Far, far away from that global cacophony, at the extreme other end of the power scale, is the newfound toroidal Love wave hum, Widmer-Schnidrig explained. This mode moves the Earth's surface a mere millionth of a meter every five minutes and dissipates less than 500 watts of energy.
"In other words, with the power needed by 10 light bulbs you could keep up the hum worldwide," said Widmer-Schnidrig. "This is unbelievable, I know. But maybe it lets you appreciate the minuscule amplitude of this oscillation."
It also explains why it has taken 10 years after the detection of Earth's roaring spheroidal ring to capture Earth's whispering twist, Widmer-Schnidrig said.
The trick to the discovery was locating four extremely quiet seismic stations and then merging the data from their most quiet periods to tease out the tiny signal.
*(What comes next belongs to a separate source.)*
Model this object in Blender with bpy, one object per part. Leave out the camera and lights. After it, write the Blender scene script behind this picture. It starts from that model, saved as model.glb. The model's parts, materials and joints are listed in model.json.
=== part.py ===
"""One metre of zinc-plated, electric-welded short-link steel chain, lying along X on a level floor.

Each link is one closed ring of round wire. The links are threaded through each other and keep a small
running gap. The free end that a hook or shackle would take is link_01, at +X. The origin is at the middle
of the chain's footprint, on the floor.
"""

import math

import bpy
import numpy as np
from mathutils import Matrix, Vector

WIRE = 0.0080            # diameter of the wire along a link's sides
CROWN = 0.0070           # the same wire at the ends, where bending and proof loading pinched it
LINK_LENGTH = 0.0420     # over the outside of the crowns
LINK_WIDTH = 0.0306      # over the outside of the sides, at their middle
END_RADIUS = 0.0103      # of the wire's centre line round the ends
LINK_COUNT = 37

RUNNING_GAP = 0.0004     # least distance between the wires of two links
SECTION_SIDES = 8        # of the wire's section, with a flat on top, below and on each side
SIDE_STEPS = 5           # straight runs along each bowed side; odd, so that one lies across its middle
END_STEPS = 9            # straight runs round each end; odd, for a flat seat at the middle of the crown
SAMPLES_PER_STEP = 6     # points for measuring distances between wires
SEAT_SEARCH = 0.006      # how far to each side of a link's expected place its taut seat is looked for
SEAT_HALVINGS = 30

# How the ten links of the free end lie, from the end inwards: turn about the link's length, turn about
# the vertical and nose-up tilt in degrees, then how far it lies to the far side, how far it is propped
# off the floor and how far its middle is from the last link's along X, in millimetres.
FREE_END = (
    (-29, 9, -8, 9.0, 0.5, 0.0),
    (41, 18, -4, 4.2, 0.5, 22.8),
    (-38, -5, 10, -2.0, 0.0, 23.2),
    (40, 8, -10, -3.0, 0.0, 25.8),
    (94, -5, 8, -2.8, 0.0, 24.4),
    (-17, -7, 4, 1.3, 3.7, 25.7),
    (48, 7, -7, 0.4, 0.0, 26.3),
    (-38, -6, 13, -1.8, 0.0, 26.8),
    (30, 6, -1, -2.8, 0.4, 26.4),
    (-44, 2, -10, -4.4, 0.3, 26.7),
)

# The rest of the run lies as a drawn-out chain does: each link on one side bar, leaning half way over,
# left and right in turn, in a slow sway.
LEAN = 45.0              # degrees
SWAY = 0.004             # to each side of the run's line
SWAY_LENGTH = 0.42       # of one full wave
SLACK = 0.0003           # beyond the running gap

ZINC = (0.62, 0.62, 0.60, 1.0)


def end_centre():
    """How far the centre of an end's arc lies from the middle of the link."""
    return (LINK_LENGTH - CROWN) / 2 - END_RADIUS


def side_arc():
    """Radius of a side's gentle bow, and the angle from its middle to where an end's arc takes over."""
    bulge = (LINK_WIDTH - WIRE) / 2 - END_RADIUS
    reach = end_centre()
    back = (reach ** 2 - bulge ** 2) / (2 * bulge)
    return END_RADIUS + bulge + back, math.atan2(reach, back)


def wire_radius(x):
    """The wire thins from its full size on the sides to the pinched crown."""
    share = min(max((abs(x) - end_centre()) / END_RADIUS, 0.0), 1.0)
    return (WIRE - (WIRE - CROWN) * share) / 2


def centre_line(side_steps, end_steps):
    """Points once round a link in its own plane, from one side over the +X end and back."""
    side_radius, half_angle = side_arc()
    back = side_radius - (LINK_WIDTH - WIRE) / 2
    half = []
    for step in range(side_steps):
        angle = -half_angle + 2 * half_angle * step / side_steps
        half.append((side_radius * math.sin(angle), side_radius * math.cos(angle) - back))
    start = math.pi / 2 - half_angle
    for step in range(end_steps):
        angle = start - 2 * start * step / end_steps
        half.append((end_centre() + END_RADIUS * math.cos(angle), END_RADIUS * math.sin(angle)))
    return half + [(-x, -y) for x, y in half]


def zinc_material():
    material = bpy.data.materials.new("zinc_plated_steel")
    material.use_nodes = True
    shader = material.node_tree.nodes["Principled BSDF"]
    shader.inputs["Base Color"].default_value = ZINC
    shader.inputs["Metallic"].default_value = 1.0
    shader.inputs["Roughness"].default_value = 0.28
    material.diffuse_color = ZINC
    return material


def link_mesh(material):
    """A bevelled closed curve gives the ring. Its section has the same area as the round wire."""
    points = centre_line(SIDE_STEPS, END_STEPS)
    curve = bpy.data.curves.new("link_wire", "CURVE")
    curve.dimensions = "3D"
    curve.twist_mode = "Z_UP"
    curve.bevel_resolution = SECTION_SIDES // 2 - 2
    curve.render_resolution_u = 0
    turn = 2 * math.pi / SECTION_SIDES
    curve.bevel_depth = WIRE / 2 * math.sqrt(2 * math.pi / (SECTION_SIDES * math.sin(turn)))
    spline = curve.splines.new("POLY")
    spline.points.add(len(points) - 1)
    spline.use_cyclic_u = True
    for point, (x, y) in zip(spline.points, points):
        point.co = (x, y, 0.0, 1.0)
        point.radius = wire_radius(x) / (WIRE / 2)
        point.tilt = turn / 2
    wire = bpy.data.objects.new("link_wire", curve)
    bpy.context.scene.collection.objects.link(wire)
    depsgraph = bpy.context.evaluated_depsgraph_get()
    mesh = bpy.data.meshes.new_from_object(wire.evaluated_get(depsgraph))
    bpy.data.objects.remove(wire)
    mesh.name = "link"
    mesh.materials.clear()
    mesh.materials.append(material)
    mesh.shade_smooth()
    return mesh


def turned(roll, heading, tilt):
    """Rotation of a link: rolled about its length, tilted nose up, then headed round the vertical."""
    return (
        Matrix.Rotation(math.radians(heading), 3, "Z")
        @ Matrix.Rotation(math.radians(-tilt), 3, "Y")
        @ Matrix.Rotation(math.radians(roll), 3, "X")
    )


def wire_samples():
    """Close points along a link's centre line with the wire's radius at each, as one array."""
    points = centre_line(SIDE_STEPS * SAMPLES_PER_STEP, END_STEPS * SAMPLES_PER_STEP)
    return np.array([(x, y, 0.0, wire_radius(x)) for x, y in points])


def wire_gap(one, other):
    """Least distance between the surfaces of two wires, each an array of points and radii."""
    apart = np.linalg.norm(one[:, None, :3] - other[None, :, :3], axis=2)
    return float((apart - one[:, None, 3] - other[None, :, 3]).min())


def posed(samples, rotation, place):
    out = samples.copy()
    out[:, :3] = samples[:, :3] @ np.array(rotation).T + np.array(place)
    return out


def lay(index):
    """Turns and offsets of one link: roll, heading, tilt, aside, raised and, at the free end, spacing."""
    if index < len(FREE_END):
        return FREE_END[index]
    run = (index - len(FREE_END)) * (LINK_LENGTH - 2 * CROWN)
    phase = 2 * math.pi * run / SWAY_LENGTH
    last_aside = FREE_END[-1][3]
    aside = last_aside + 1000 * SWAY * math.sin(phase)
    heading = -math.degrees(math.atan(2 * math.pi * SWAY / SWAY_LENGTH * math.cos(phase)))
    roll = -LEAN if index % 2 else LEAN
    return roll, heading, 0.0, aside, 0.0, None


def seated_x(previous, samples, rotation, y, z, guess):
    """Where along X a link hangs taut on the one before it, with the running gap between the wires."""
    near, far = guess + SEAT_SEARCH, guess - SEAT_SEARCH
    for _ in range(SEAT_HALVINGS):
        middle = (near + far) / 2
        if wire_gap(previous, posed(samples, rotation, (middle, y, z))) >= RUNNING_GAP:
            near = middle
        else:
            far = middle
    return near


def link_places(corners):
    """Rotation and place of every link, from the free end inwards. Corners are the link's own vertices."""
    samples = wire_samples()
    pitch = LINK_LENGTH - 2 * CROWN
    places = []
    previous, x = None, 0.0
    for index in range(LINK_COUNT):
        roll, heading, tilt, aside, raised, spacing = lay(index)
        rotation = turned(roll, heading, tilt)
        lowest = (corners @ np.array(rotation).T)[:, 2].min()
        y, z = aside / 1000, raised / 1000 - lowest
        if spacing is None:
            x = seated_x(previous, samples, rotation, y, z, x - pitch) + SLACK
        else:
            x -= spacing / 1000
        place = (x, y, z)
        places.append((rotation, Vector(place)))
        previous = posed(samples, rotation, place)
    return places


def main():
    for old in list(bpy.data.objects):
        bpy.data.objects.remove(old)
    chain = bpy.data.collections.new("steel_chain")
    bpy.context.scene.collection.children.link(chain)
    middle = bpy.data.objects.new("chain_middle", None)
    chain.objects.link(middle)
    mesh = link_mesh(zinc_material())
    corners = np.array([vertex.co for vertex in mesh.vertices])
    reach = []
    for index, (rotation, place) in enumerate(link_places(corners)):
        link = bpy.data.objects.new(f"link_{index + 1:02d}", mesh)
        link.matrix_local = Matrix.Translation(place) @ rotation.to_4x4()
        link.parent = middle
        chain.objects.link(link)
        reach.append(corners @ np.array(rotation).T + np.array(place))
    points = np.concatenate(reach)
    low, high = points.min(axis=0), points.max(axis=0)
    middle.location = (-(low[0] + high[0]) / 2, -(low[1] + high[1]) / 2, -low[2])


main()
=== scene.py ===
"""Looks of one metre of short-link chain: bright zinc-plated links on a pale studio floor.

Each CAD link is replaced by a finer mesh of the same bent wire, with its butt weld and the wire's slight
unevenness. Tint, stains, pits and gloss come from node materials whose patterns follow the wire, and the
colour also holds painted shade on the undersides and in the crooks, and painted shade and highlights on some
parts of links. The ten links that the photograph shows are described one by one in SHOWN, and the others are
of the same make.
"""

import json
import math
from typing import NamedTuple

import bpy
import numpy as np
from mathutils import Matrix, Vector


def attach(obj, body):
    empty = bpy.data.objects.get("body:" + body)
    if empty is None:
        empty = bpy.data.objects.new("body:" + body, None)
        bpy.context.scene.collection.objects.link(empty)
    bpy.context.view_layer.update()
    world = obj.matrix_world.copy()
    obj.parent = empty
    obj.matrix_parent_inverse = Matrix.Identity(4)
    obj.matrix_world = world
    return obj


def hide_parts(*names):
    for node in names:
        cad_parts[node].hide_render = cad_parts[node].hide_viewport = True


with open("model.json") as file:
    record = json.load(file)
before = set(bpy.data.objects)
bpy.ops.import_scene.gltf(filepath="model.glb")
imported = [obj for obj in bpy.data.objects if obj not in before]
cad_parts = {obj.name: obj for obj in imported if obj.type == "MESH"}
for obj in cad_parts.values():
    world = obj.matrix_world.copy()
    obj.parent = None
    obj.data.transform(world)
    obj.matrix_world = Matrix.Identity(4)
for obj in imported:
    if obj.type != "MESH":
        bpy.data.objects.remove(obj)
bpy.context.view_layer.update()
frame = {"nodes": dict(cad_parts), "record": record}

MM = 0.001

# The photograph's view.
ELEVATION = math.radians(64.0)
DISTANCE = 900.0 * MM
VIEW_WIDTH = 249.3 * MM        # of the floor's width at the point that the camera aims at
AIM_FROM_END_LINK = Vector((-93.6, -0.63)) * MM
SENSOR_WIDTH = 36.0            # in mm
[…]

The stations are the German Black Forest Observatory (BFO), Baijiatuan in China, and the Japanese Matsushiro and Takato stations.
"It was only by finding the horizontal hum in the data of stations far from our own which enabled us to conclusively demonstrate that the observed signal is a global phenomenon and not just a local artifact," said Widmer-Schnidrig.
Making Love Waves
As for what creates the 500-watt undulations, that's a bit of a mystery.
"Perhaps winds exert shearing forces on the solid Earth...when an air mass hits a mountain range, for instance -- or perhaps long-period ocean waves hitting the undersea walls at continental shelves are generating horizontal forces," speculated geophysicist Toshiro Tanimoto of the University of California at Santa Barbara in an April 3 commentary on the discovery in Nature.
It could even be caused by the sun, said Park. Oscillations in the sun may be picked up by Earth's geomagnetic field and cause Earth to hum a solar tune.
Finding the source will take work, Widmer-Schnidrig said. The first step is to find the Love wave signals at other stations. This might help point researchers in the direction of the source. New theories are also needed to explain precisely how winds, water or the sun can produce the Love wave hum.